Well.. that’s a couple of episodes away. Hopefully I can show you what that’s all about by this time next year. I’m aware that I need to keep things interesting and entertaining, but hanging everything off the narrative plain wasn’t working. I’ve got an end state for the story but in terms of saving cats and heroes with a thousand faces.. I think I just want to point Ktish towards the end state and let him, the other characters and the universe decide how the hell he gets there.

There was an interesting moment in Woody Allen’s Sleeper where Woody’s character has a goal (get to the Resistance!), and he’s escaped the immediate danger of being caught and brainwashed, but there’s no obvious way for him to achieve the goal. No path to take. No allies. We’re unprepared for what comes next. That whole “what the hell is he going to do now?” moment I found really intriguing. There was a gaping void of anticipation because I didn’t know where he was going next.

It was so unfamiliar, being off-track like that. Disoriented and uncertain at a narrative level.

And I really liked that moment.

Stuff like that is a big reason for me to watch older movies – people make discoveries and have happy accidents in the earlier stages of an artistic form, but those things get forgotten as a Way Of Doing Things ossifies into place. The customary practices in any medium or artistic technology are in flux in its later early stages and audience expectations are both less set in stone and much broader – the vanguard adopters come up with all kinds of interesting experiments. This experimental stage is the stuff I love. I personally don’t care if it’s not as polished or coherent or polite – what it is, for me, is bloody interesting. So much cool stuff gets forgotten.

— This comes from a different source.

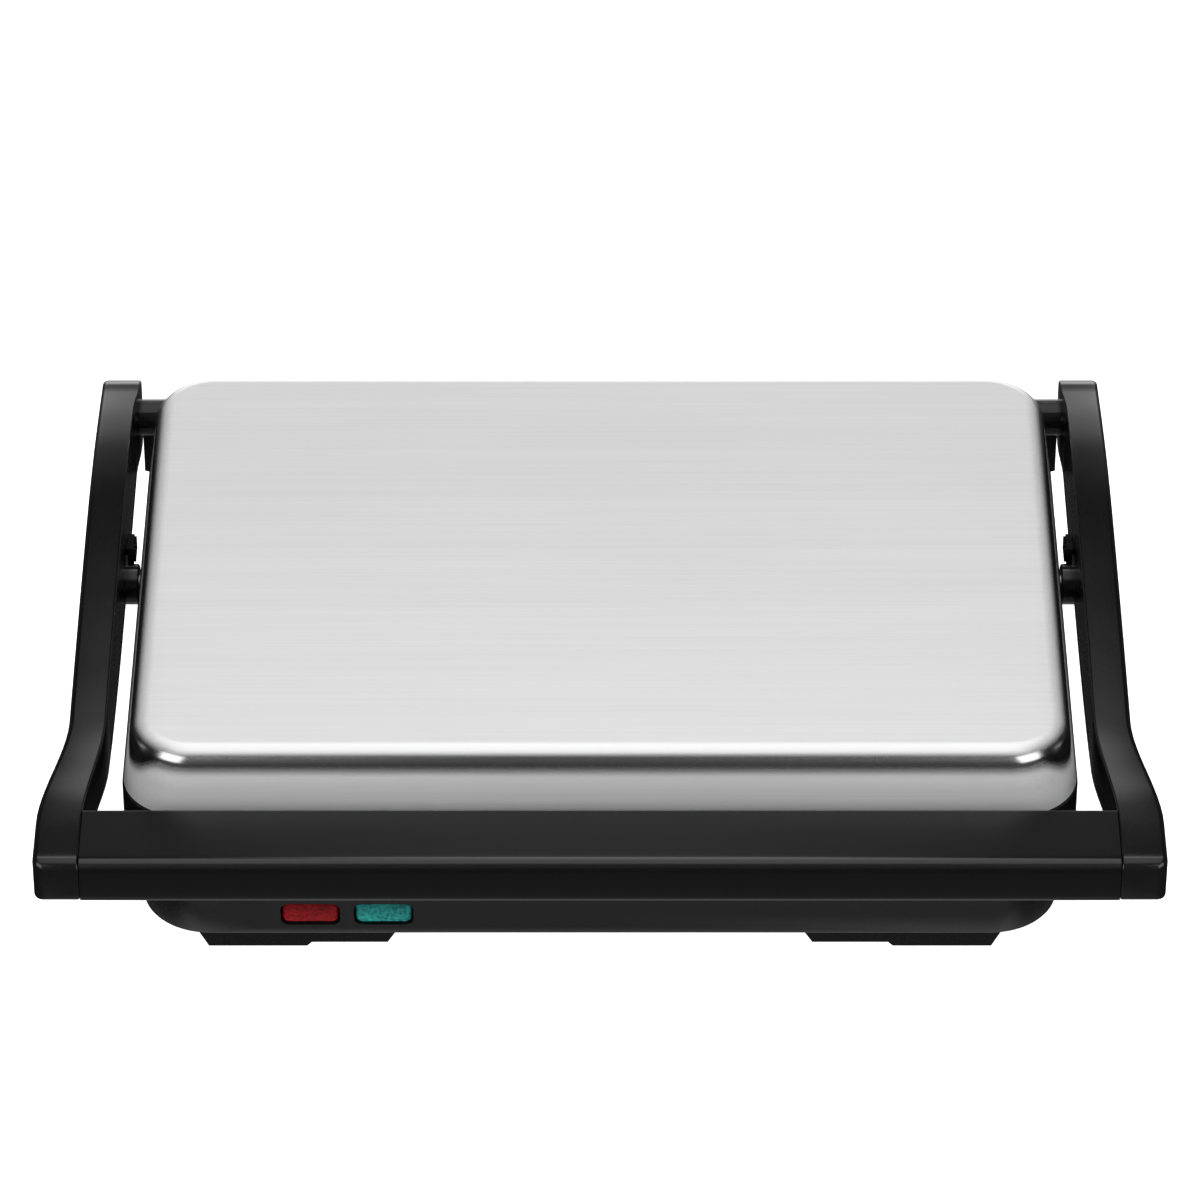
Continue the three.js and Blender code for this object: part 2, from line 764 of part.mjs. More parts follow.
const frameWall = wall + baseTopInset;
const lipInset = coverInset + sheet + seatGap + 0.6;

function rimRing(inset, z) {
  return planRing(rimHalf - inset, rimHalfDepth - inset, rimCorner - inset, z);
}

// The moulded frame round the upper plate, with an upstand that the steel cover fits over.
function lidFrame() {
  const frameLedgeZ = frameBottomZ + ledgeDrop;
  const shell = loft(
    [
      rimRing(frameWall, frameBottomZ),
      rimRing(edgeBreak, frameBottomZ),
      rimRing(0, frameBottomZ + edgeBreak),
      rimRing(0, frameTopZ - edgeBreak / 2),
      rimRing(edgeBreak / 2, frameTopZ),
      rimRing(lipInset, frameTopZ),
      rimRing(lipInset, frameTopZ + 3.5),
      rimRing(lipInset + 1.6, frameTopZ + 3.5),
      rimRing(lipInset + 1.6, frameLedgeZ + wall),
      rimRing(frameWall + ledgeReach, frameLedgeZ + wall),
      rimRing(frameWall + ledgeReach, frameLedgeZ),
      rimRing(frameWall, frameLedgeZ),
    ],
    true,
  );
  const bossInnerX = plateHalfX - plateBodyInset + 0.6;
  const sides = [-1, 1].map((side) => {
    const x0 = Math.min(side * bossInnerX, side * (rimHalf - 1));
    const x1 = Math.max(side * bossInnerX, side * (rimHalf - 1));
    return rodX(pivotBossRadius, x0, x1, lidPivotY, lidPivotZ, 24);
  });
  const bore = rodX(lidPinRadius + pinClearance, -rimHalf - 1, rimHalf + 1, lidPivotY, lidPivotZ, 20);
  return cut(join(shell, ...sides), bore);
}

// The drawn steel cover: upright sides with a little draft, a soft fillet and a flat top.
function lidSteelCover() {
  const filletZ = lidTopZ - coverFillet;
  const edge = rimCorner - coverInset;
  const outer = [{ side: coverInset, end: coverInset, z: coverBottomZ, corner: edge }];
  filletSteps(coverFillet).forEach(({ inward, up }) =>
    outer.push({
      side: coverInset + coverSideDraft + inward,
      end: coverInset + coverEndDraft + inward,
      z: filletZ + up,
      corner: edge - coverEndDraft - inward,
    }),
  );
  const ring = ({ side, end, z, corner }) => planRing(rimHalf - side, rimHalfDepth - end, corner, z);
  const inner = outer.map(({ side, end, z, corner }) => ({
    side: side + sheet,
    end: end + sheet,
    z: z - sheet,
    corner: Math.max(corner - sheet, 1),
  }));
  inner[0].z = coverBottomZ;
  return loft([...inner.reverse().map(ring), ...outer.map(ring)]);
}

// ---- Bail handle -------------------------------------------------------------------------------------

// A smooth curve through (Y, Z) points of rising Y, read at any Y.
function curveThrough(points) {
  const slopeAt = (i) => {
    const before = points[Math.max(i - 1, 0)];
    const after = points[Math.min(i + 1, points.length - 1)];
    return (after[1] - before[1]) / (after[0] - before[0]);
  };
  return (y) => {
    const last = points.length - 2;
    const found = points.findIndex((point, i) => i > 0 && y <= point[0]) - 1;
    const i = found < 0 ? (y < points[0][0] ? 0 : last) : found;
    const [y0, z0] = points[i];
    const [y1, z1] = points[i + 1];
    const span = y1 - y0;
    const t = THREE.MathUtils.clamp((y - y0) / span, 0, 1);
    const rise = slopeAt(i) * span;
    const fall = slopeAt(i + 1) * span;
    const t2 = t * t;
    const t3 = t2 * t;
    return z0 * (2 * t3 - 3 * t2 + 1) + z1 * (3 * t2 - 2 * t3) + rise * (t3 - 2 * t2 + t) + fall * (t3 - t2);
  };
}

// The arm seen from the side: level with the bar in front, highest over the lid's pivot.
const armTopLine = curveThrough([
  [barFrontY, barTopZ],
  [barRearY, barTopZ],
  [barRearY + 15, barTopZ + 1.4],
  [barRearY + 30, barTopZ + 2.9],
  [barRearY + 58, barTopZ + 5.1],
  [lidPivotY - 29, barTopZ + 6.9],
  [lidPivotY + 8, barTopZ + 8.4],
  [hingeY - 36, barTopZ + 7.6],
  [hingeY - 18, hingeZ + armEndRadius + 2.7],
  [hingeY, hingeZ + armEndRadius],
]);
const armBottomLine = curveThrough([
  [barFrontY, barBottomZ],
  [barRearY, barBottomZ],
  [barRearY + 30, barBottomZ - 0.6],
  [barRearY + 50, barBottomZ - 3.2],
  [barRearY + 77, barBottomZ - 5.1],
  [lidPivotY - 9, barBottomZ - 5.4],
  [hingeY - 36, barBottomZ - 5.2],
  [hingeY, hingeZ - armEndRadius],
]);
const flareShare = (y) => THREE.MathUtils.smoothstep(flareStartY - y, 0, flareStartY - flareEndY);
const armInner = (y) => armInnerX + armFlareIn * flareShare(y);
const armOuter = (y) => armOuterX + armFlareOut * flareShare(y);

// How far a rounded edge of the given radius falls away at a distance from the piece's end.
const roundDrop = (distance, radius) =>
  distance >= radius ? 0 : radius - Math.sqrt(Math.max(radius * radius - (radius - distance) ** 2, 0));

// The arm's cross-section at a place along it, shrunk by an inset, as a rounded rectangle.
function armSection(y, inset = 0) {
  const fromFront = y - barFrontY;
  let topZ = armTopLine(y) - roundDrop(fromFront, barTopRound);
  let bottomZ = armBottomLine(y) + roundDrop(fromFront, barSmallRound);
  if (y > hingeY) {
    const half = Math.sqrt(Math.max(armEndRadius ** 2 - (y - hingeY) ** 2, 0.25));
    topZ = hingeZ + half;
    bottomZ = hingeZ - half;
  }
  const outerX = armOuter(y) - roundDrop(fromFront, frontCornerRound) - inset;
  return { innerX: armInner(y), outerX, topZ: topZ - inset, bottomZ: bottomZ + inset };
}

function sectionRing({ innerX, outerX, topZ, bottomZ }, y, innerRound, outerRound, steps = 2) {
  const most = (topZ - bottomZ) * 0.45;
  const corners = [
    { x: outerX, z: topZ, r: Math.min(outerRound, most), turn: 0, sx: -1, sz: -1 },
    { x: innerX, z: topZ, r: Math.min(innerRound, most), turn: 1, sx: 1, sz: -1 },
    { x: innerX, z: bottomZ, r: Math.min(innerRound, most), turn: 2, sx: 1, sz: 1 },
    { x: outerX, z: bottomZ, r: Math.min(outerRound, most), turn: 3, sx: -1, sz: 1 },
  ];
  return corners.flatMap(({ x, z, r, turn, sx, sz }) =>
    Array.from({ length: steps + 1 }, (_, i) => {
      const angle = ((turn + i / steps) * Math.PI) / 2;
      return new THREE.Vector3(x + sx * r + r * Math.cos(angle), y, z + sz * r + r * Math.sin(angle));
    }),
  );
}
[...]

It’s awesome living in the Information Age where so much old cinema is freely available to pick over and learn from, not to mention listening to DVD commentaries where film makers talk shop.

Anyway. If I can successfully pull off a moment or two like that as an amateur animated film maker learning the craft, I’ll definitely be happy about it. 🙂

I currently owe the pre-production sketchbook three pages of material. Better get to it. Even if it’s just one page and not three, one is greater than zero.

By quollism

A creator of quollity stuff.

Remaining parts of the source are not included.